Setiap individu memliki keunikan dan kemampuan yang berbeda-beda, tetapi ada satu hal yang semua orang tanpa terkecuali mampu melakukannya, yaitu “meniru”. Pernahkah terpikirkan dalam benak kita, betapa hebat bahkan jeniusnya orang dalam hal tiru meniru. Bahkan bisa kita simpulkan bahwa sesuatu yang mampu dilakukan dengan baik oleh semua orang adalah “tiru-meniru”.
Hemat saya, kita disini hidup dalam dunia peniruan. Artinya, dalam kehidupan ini, kita semua senantiasa meniru dalam segala hal. Nabi Muhammad pun diutus ke dunia ini, juga salah satunya untuk ditiru oleh umatnya. Kita melakukan hal tersebut dari lahir sampai akhir usia. Hal itu dikarenakan, meniru memang merupakan hal yang sangat mudah dilakukan oleh semua kalangan.
Tetapi perlu kita ketahui, bahwa pada waktu meniru diperlukan kejelian. Meniru itu tidak selamanya akan mendatangkan sesuatu yang lebih baik, efisiensitas atau pun produktifitas. Bahkan, terkadang kebiasaan meniru sering menjadikan sejumlah orang malas untuk berpikir (pasif), sehingga semua tindakannya serba instan (memangnya mie instan apa, tinggal lhepp hehe).
Sedangkan karakteristik ataupun sifat-sifat yang dimiliki oleh pelaku tiru meniru (copycut) yaitu; Pertama, obsersif. Karena selalu ingin meniru semua tindakan orang lain baik itu berupa tingkah laku, pola pikir dan sebagainya. Secara otomatis Ia ingin selalu dekat, sehingga memperhatikan gerak-gerik korban tiruan. Dan pada akhirnya Ia pun terobsesi pada semua hal yang berkaitan dengan si tiruan.
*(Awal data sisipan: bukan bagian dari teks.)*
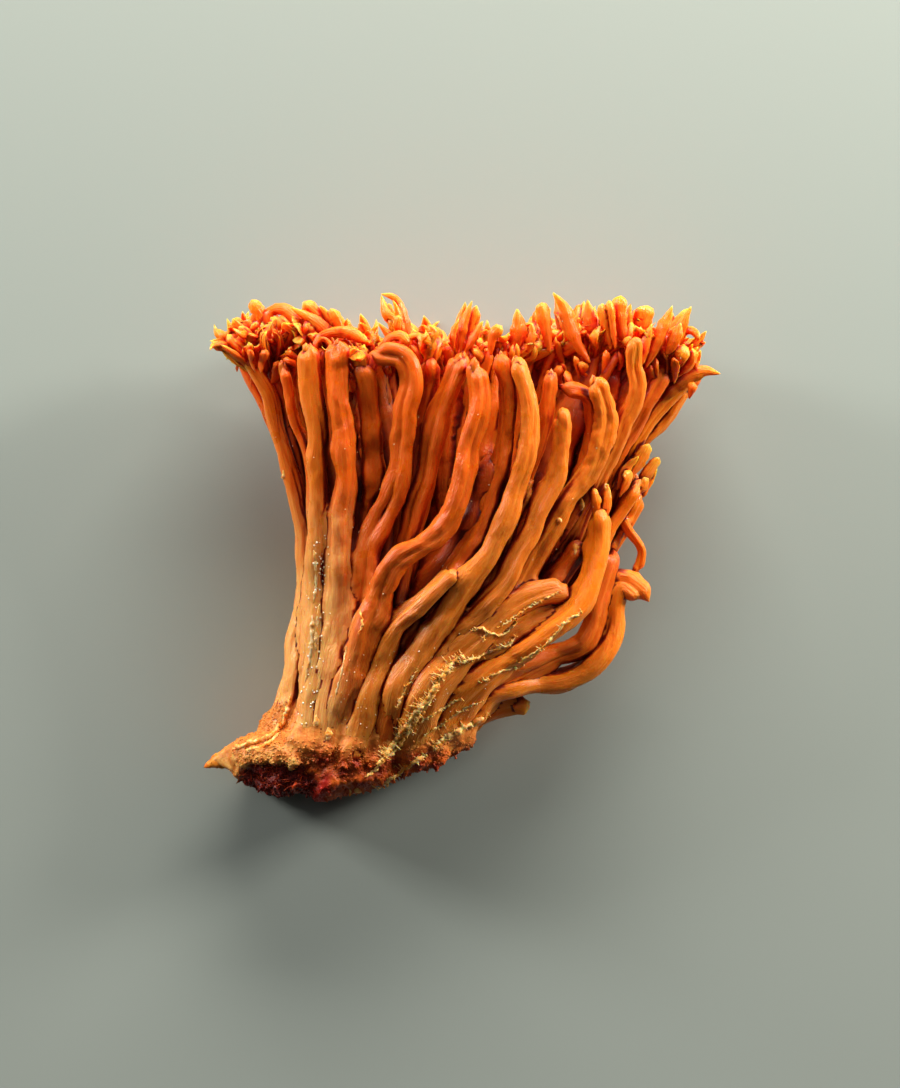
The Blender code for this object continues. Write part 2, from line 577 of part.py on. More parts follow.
def round_off(bm, end, along, radius):
    """A blunt end: one smaller ring and a low point."""
    centre = np.mean([vert.co for vert in end.verts], axis=0)
    end = bmesh.ops.extrude_discrete_faces(bm, faces=[end])["faces"][0]
    for vert in end.verts:
        vert.co = centre + BLUNT_RING * (np.array(vert.co) - centre) + BLUNT_STEP * radius * along
    point = bmesh.ops.poke(bm, faces=[end])["verts"][0]
    point.co = centre + BLUNT_POINT * radius * along


def fork_corners(fork, along, spread):
    """Four corners round a fork. The first and third lie between its two prongs."""
    side = unit(spread - spread.dot(along) * along)
    front_way = np.cross(side, along)
    return [fork + FORK_RADIUS * (math.cos(a) * front_way + math.sin(a) * side)
            for a in (0, math.pi / 2, math.pi, 3 * math.pi / 2)]


def grow_finger(bm, palm, end, fork, prongs):
    """Extrude a third of a stem's end to a fork and draw each half of it out to a point."""
    along = unit(fork - end)
    corners = fork_corners(fork, along, prongs[0] - prongs[1])
    palm = bmesh.ops.extrude_discrete_faces(bm, faces=[palm])["faces"][0]
    verts = list(palm.verts)
    rolls = [corners[k:] + corners[:k] for k in range(4)]
    turned = min(rolls, key=lambda roll: sum(
        np.linalg.norm(np.array(v.co) + (fork - end) - place) for v, place in zip(verts, roll)))
    for vert, place in zip(verts, turned):
        vert.co = place
    between = [vert for vert, place in zip(verts, turned)
               if any(place is corner for corner in (corners[0], corners[2]))]
    halves = list(bmesh.ops.connect_verts(bm, verts=between)["edges"][0].link_faces)
    halves.sort(key=lambda face: -np.dot(face.calc_center_median(), prongs[0] - prongs[1]))
    for half, prong in zip(halves, prongs):
        point = bmesh.ops.poke(bm, faces=[half])["verts"][0]
        point.co = prong


def open_hand(bm, end, bunch, trunk_end, fingers):
    """Part a stem's end into three palms round a hub and grow a forked finger from each."""
    ring_verts = list(end.verts)
    bm.faces.remove(end)
    hub = bm.verts.new(bunch.points[trunk_end])
    for first, finger in zip(FINGER_STARTS, fingers):
        rim = [ring_verts[(first + k) % STEM_SIDES] for k in range(3)]
        palm = bm.faces.new([hub] + rim)
        joint, prongs = finger
        grow_finger(bm, palm, bunch.points[trunk_end], bunch.points[joint],
                    [bunch.points[prong] for prong in prongs])


def stem_solid(bunch, number):
    trunk = bunch.trunks[number]
    line = bunch.points[trunk]
    ways = tangents(line)
    rings = [ring(place, way, bunch.radii[joint] - SKIN) for joint, place, way in zip(trunk, line, ways)]
    if trunk[0] in bunch.bases:
        rings[0] = sit_on_foot(rings[0], ways[0])
    bm, end = loft(rings)
    if bunch.fingers[number]:
        open_hand(bm, end, bunch, trunk[-1], bunch.fingers[number])
    else:
        round_off(bm, end, ways[-1], bunch.radii[trunk[-1]])
    return bm


def foot_solid():
    """Rings across the foot, flat where the stems stand on it and crumbly everywhere else."""
    crumbs = np.random.default_rng(7)
    ends = column(FOOT, 0)
    stations = np.linspace(ends[0], ends[-1], int((ends[-1] - ends[0]) / FOOT_STEP))
    stations = sorted(set(stations[1:-1]) | set(ends))
    stations = [x for x, after in zip(stations, stations[1:] + [math.inf]) if after - x > FOOT_STEP / 3]
    rings = []
    for x in stations:
        low, high, floor, top = (foot_at(x, index) for index in (1, 2, 3, 4))
        middle_y, half_y = (low + high) / 2, (high - low) / 2
        middle_z, half_z = (floor + top) / 2, (top - floor) / 2
        rough = CRUMB_SIZE * min(1.0, half_y / THICK_ENOUGH)
        places = []
        for k in range(FOOT_SIDES):
            angle = 2 * math.pi * k / FOOT_SIDES
            c, s = math.cos(angle), math.sin(angle)
            swell = 1 + (rough * crumbs.uniform(-1, 0.5) / half_y if c < FLAT_SHARE else 0.0)
            y = middle_y + half_y * swell * math.copysign(abs(c) ** SQUARENESS, c)
            z = middle_z + half_z * min(swell, MOST_SWELL) * math.copysign(abs(s) ** SQUARENESS, s)
            places.append(np.array((x, y, max(z, 0.0))))
        rings.append(places)
    bm, _ = loft(rings)
    return bm


def material(name, colour, roughness):
    made = bpy.data.materials.new(name)
    made.use_nodes = True
    shader = made.node_tree.nodes["Principled BSDF"]
    shader.inputs["Base Color"].default_value = (*colour, 1.0)
    shader.inputs["Roughness"].default_value = roughness
    shader.inputs["Metallic"].default_value = 0.0
    made.diffuse_color = (*colour, 1.0)
    return made


def add_piece(name, bm, base, parent, colour, roughness):
    """Turn a solid into a named object that stands at its base, in metres."""
    base = np.array(base)
    for vert in bm.verts:
        place = np.array(vert.co)
        place[2] = max(place[2], 0.0)
        vert.co = (place - base) * MM
    bmesh.ops.triangulate(bm, faces=bm.faces[:])
    bmesh.ops.recalc_face_normals(bm, faces=bm.faces[:])
    mesh = bpy.data.meshes.new(name)
    bm.to_mesh(mesh)
    bm.free()
    mesh.shade_smooth()
    mesh.materials.append(material(name + "_flesh", colour, roughness))
    piece = bpy.data.objects.new(name, mesh)
    piece.location = base * MM
    piece.parent = parent
    bpy.context.scene.collection.objects.link(piece)
    return piece


def main():
    for old in list(bpy.data.objects):
        bpy.data.objects.remove(old, do_unlink=True)
    stems = all_stems()
    bunch = Bunch(stems)
    spread_apart(bunch)
    still_pressing = slim_where_crowded(bunch)
    whole = bpy.data.objects.new("cordyceps_bunch", None)
    bpy.context.scene.collection.objects.link(whole)
    add_piece("foot", foot_solid(), (-22, -36, 0), whole, DARK_CRUST, 0.85)
    for number, stem in enumerate(stems):
        base = bunch.points[bunch.trunks[number][0]]
        add_piece(stem.name, stem_solid(bunch, number), base, whole, stem.colour, 0.45)
    solids = [piece for piece in bpy.data.objects if piece.type == "MESH"]
    triangles = sum(len(piece.data.polygons) for piece in solids)
    print(f"{len(solids)} pieces, {triangles} triangles, {still_pressing:.3f} mm short of the gap")
    print("slimmest stem joint", round(float(min(bunch.radii[line].min() for line in bunch.trunks)), 2), "mm")


main()
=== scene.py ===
# %% [markdown]
# A bunch of cordyceps that was picked and laid on its back. Slender orange stems fan out of one
# crumbly foot and end in a frilly crown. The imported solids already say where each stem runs, so this
# script reads every stem's centre line from its solid and grows soft, wrinkled flesh round it. The
# other way would be to sculpt the bunch by hand, but then nothing would keep it where the solids are.

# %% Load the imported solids
import json
import math

import bmesh
import bpy
import numpy as np
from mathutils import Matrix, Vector
from mathutils.bvhtree import BVHTree
from mathutils.kdtree import KDTree
from mathutils.noise import fractal


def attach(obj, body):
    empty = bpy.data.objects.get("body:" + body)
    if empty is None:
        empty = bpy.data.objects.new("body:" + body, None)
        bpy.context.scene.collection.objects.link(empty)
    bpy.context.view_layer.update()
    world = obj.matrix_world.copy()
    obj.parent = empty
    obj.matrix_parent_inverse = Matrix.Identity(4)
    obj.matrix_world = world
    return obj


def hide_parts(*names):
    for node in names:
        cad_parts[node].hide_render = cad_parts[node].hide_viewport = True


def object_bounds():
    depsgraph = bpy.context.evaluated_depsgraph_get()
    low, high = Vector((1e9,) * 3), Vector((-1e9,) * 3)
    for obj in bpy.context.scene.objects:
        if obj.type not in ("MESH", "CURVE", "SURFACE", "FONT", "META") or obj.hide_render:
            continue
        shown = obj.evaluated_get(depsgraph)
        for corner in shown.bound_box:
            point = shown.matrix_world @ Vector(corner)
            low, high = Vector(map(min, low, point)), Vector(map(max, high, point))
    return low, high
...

Kedua, possesif maksudnya rasa takut kehilangan membuat ia menjadi sangat possesif terhadap teman si tiruan. Sebagaimana statement yang diungkapkan Evi Elviati, seorang psikolog dari Essa Consuling Refleks, cirri-ciri sifat over possessive adalah seseorang akan tergerak secara reflek untuk menafikan semua penghalang supaya hanya ia yang bisa dekat dengannya. Akibatnya si tiruan pun menjadi terkekang.
Yang terakhir adalah seorang yang hobi dalam hal tiru meniru akan berkibat hilangnya jati dirinya. Ketika kita terbiasa meniru orang lain dalam melakukan segala sesuatu. Secara langsung ia akan selalu bergantung hidupnya kepada orang lain, tidak lagi mempercayai potensi yang dimilikannya bahkan ironisnya ia tidak tahu bagaimana harus mengendalikan diri sendiri.
Maka dari itu, sebelum mengambil sebuah tindakan alangkah lebih baiknya jika kita memikirkan terlebih dahulu faedah dan mudhorotnya. Dan sekarang saatnya temukan diri sendiri, tiru meniru orang lain boleh-boleh saja. Asalkan kita tahu batasannya dan pintar memilah mana yang pantas ditiru dan tidak pantas ditiru.
Nah, untuk bisa memilih prilaku mana yang bisa kita tiru, tentunya kita harus memiliki prinsip yang kuat, prinsip yang kuat adalah menemukan karakter diri kita sendiri. Sehingga kita mengetahui keinginan dan tujuan kita. Untuk menemukan karakter diri sendiri tidaklah sulit, hanya cukup dengan menerima diri sendiri apa adanya.